C H A Agencies v Minister for Immigration [2004] FMCA 279
Gulland v Federal Commissioner of Taxation (1983) 83 ATC 4352
Kim & Ors v Minister for Immigration & Anor [2007] FMCA 166
Lobo v Minister for Immigration & Multicultural & Indigenous Affairs (2003) 132 FCR 93
Minister for Immigration & Multicultural & Indigenous Affairs v SGLB (2004) 207 ALR 12
Vishnumolakala v Minister for Immigration & Anor [2006] FMCA 1209
Wyse & Anor v Minister for Immigration & Anor [2006] FMCA 1362
| Applicant: | JAN CHRISTIAN MOLLER |
| First Respondent: | MINISTER FOR IMMIGRATION & CITIZENSHIP |
| Second Respondent: | MIGRATION REVIEW TRIBUNAL |
| File Number: | SYG 2820 of 2005 |
| Judgment of: | Smith FM |
| Hearing date: | 5 February 2007 |
| Delivered at: | Sydney |
| Delivered on: | 28 February 2007 |
REPRESENTATION
| Counsel for the Applicant: | Mr B Zipser |
| Solicitors for the Applicant: | Lewis Law Solicitors |
| Counsel for the First Respondent: | Mr J A C Potts |
| Solicitors for the Respondents: | DLA Phillips Fox |
ORDERS
The application is dismissed.
| FEDERAL MAGISTRATES COURT OF AUSTRALIA AT SYDNEY |
SYG 2820 of 2005
| JAN CHRISTIAN MOLLER |
Applicant
And
| MINISTER FOR IMMIGRATION & CITIZENSHIP |
First Respondent
| MIGRATION REVIEW TRIBUNAL |
Second Respondent
REASONS FOR JUDGMENT
This is an application filed on 4 October 2005 under s.483A of the Migration Act 1958 (Cth) (“the Migration Act”), which seeks orders by way of judicial review of a decision of the Migration Review Tribunal (“the Tribunal”) made on 5 September 2005. The Tribunal affirmed a decision of a delegate made on 8 May 2004, which refused under reg.1.20D of the Migration Regulations 1994 (Cth) (“the Migration Regulations”) to grant approval of the applicant as a “standard business sponsor”.
The consequence of the decision of the delegate, as affirmed by the Tribunal, was that the applicant and his family members were unable to qualify for Class UC, subclass 457 temporary business (long stay) visas for which they had applied.
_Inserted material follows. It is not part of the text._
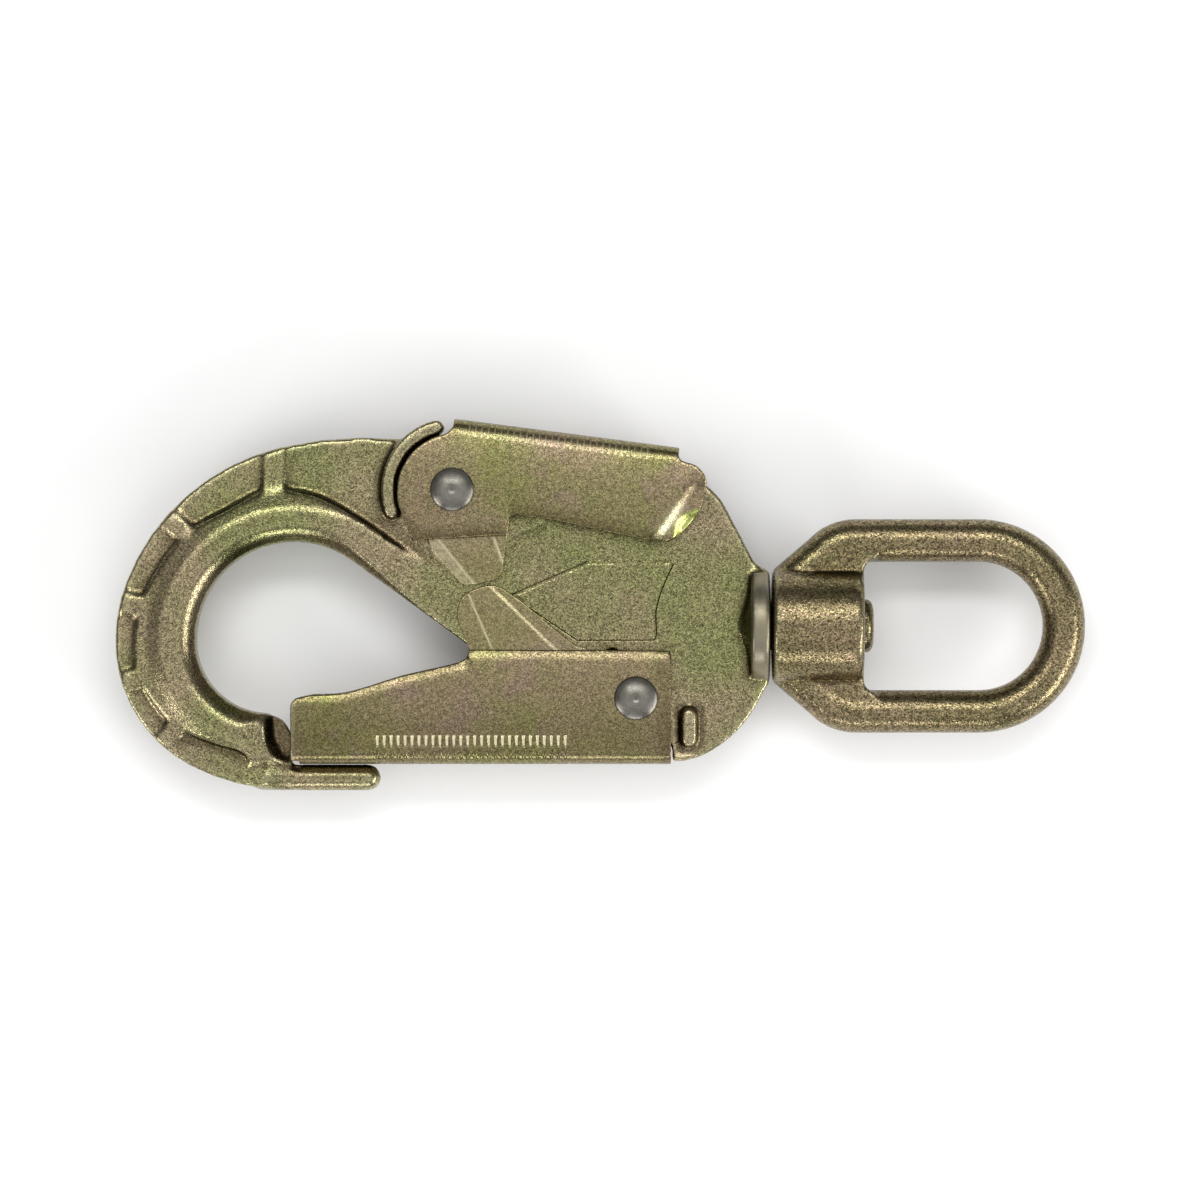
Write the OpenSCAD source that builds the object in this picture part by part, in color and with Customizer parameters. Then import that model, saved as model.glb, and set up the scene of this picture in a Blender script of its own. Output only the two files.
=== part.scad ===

A later Tribunal decision was made on
21 November 2005, and affirmed a second decision taken by the delegate on 8 May 2004, which refused their visa applications on the ground that the primary applicant did not have an approved business sponsor.
The second Tribunal decision is the subject of another judicial review proceeding, SYG3798/2005, which was listed for hearing concurrently with the present application. Counsel for the applicants in that matter also appeared for Mr Moller in the present matter. He conceded that, if I dismissed the present application challenging the refusal of sponsorship approval, then the other application must also fail, since the Tribunal was undoubtedly correct that the applicants could not be granted visas in the absence of that approval. Since, for reasons below, I propose to dismiss the present application, the application in SYG3798/2005 must also be dismissed. A copy of this judgment will be placed on that file, to explain my reasons.
The Migration Litigation Reform Act 2005 (Cth) repealed s.483A and restructured the Court’s jurisdiction in relation to migration decisions. However, these amendments apply only to proceedings commenced after 1 December 2005, and the repeal does not affect the present proceeding (see Sch.1 cl.41, and Acts Interpretation Act 1901 (Cth), s.8).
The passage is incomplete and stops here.